The Dilemma of Relationships: How to Know if you Should Stay or Go.

“Should I stay or should I go?”

If I had a dollar for every time someone asked me this question, I would be a wealthy woman.

First off, if you are asking yourself this question, I offer boundless empathy—I know you.

For the most part, you love the person you are with, yet you feel troubled by the relationship. Maybe you do not love them and beat yourself up for feeling this way.

You resist embracing the reality of considering a departure. You judge yourself and think you should try harder and make sure you are taking responsibility for your part. You are the one who reads countless books, has been to therapy, and has hours of self-help under your belt.

You feel ashamed to consider a life that feels better without your partner. You may have children and are wracking yourself with guilt about tearing your family apart. Then the tsunami of fear hits you so hard that it leaves you feeling paralyzed and powerless.

Perhaps another year won’t be so bad.

You tell yourself that your life is not terrible, so why should you have the audacity to complain? Then the thing or things that cause you to toy with wanting to leave in the first place happen again. Maybe an exit feels exciting, liberating, and like you are dumping loads of burdensome baggage that is dragging you down.

Perhaps leaving feels like survival. Going can also feel like you can finally reclaim honesty and trust after enduring an affair’s betrayal. Have you lost your self-worth? Your joy? Your attractiveness? Your sexuality? Your purpose? Your passion? I could tell you to keep working on yourself and see how your partner will shift because you do.

I could tell you not to blame your partner for all of these things lacking in you. I could say, “The heart always knows.” Screw all of that. What is relevant is that you feel this way. Most likely, you have worked your ass off above and beyond to make it this far. You have probably ignored and pushed aside unhappiness for longer than you can remember.

You are terrified of the unknown, the possible financial unraveling, your livelihood if someone supports you, the possibility of being alone, a new home, and not to mention the inevitable, unrelenting grief and loss that come with the dissolution of a relationship.

“Should I stay or go?” If you are asking yourself this question, stop. I don’t mean stop asking the question—I mean pause in the question. Once you contemplate it, the barrage of shame, fantasy, judgments, fears, and so forth will overtake you and sabotage the sheer validity of the question in the first place.

I don’t care how seemingly positive or negative your relationship is. If you ask the question, I believe there is a good reason why. It is important to honor yourself here before you go off the rails about how, why, why not, how could you, and so forth.

Allow yourself to be present in the utter mystery of the question.

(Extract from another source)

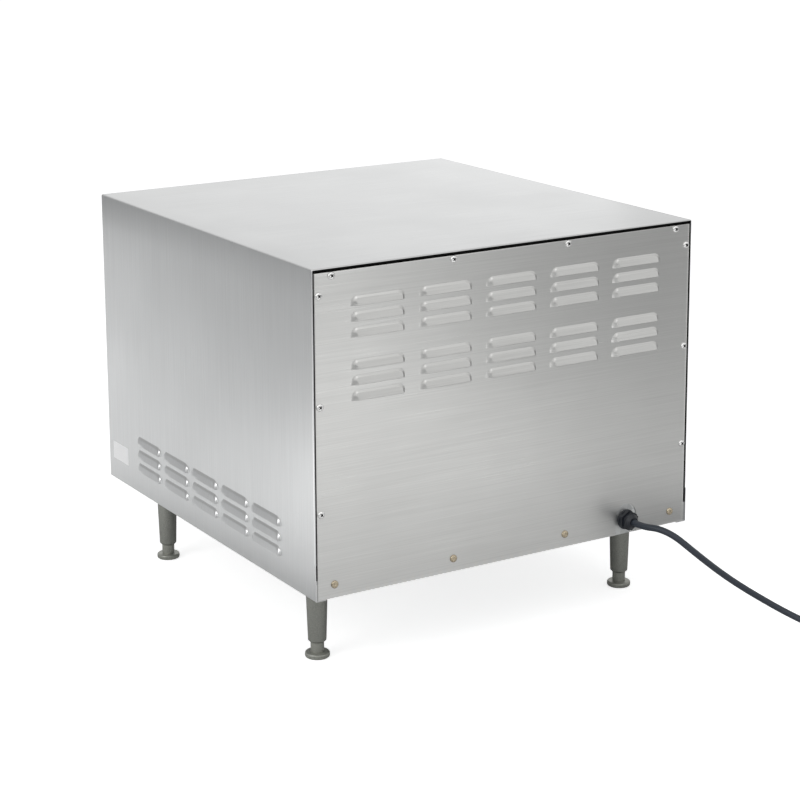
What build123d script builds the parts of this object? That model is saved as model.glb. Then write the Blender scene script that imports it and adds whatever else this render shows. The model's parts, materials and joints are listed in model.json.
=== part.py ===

See what arises here. I am not suggesting that you will find the answer in the pause. The pause is where you become skilled in your ability to tolerate and metabolize uncomfortable emotions.

Take the example of fear. You may get hit with the discomfort of anxiety as soon as your mind grapples with should you stay or go. Typically, we first react to the emotional overwhelm rather than stay focused on staying or going. We lose focus and then become a servant to our painful emotions—emotions become a distraction from the question we are trying to answer.

Regardless of our relationship status, it is essential to learn how to tolerate the array of emotions circulating throughout our lives. However, they are not wrong or unworthy, and the goal is not to push them away. The truth is, it doesn’t matter why we want to stay in or leave a relationship.

I realize this is an unpopular belief. If you desire to leave, it is okay. If you’re going to stay, that is just fine too, although the exception is if your safety is at risk.

Unfortunately, we get stuck in limbo, and then a cyclical conundrum ensues. The only thing we can do is own our choice, be willing to sit in the excruciating emotional discomfort, and act accordingly, doing the necessary personal or logical tasks involved.

Trust me; I know this is far from pleasurable or comfortable. If it were, it would not be the most popular dilemma that shows up in relationship therapy/coaching.

I assure you there is a way through, and I send you compassion and love.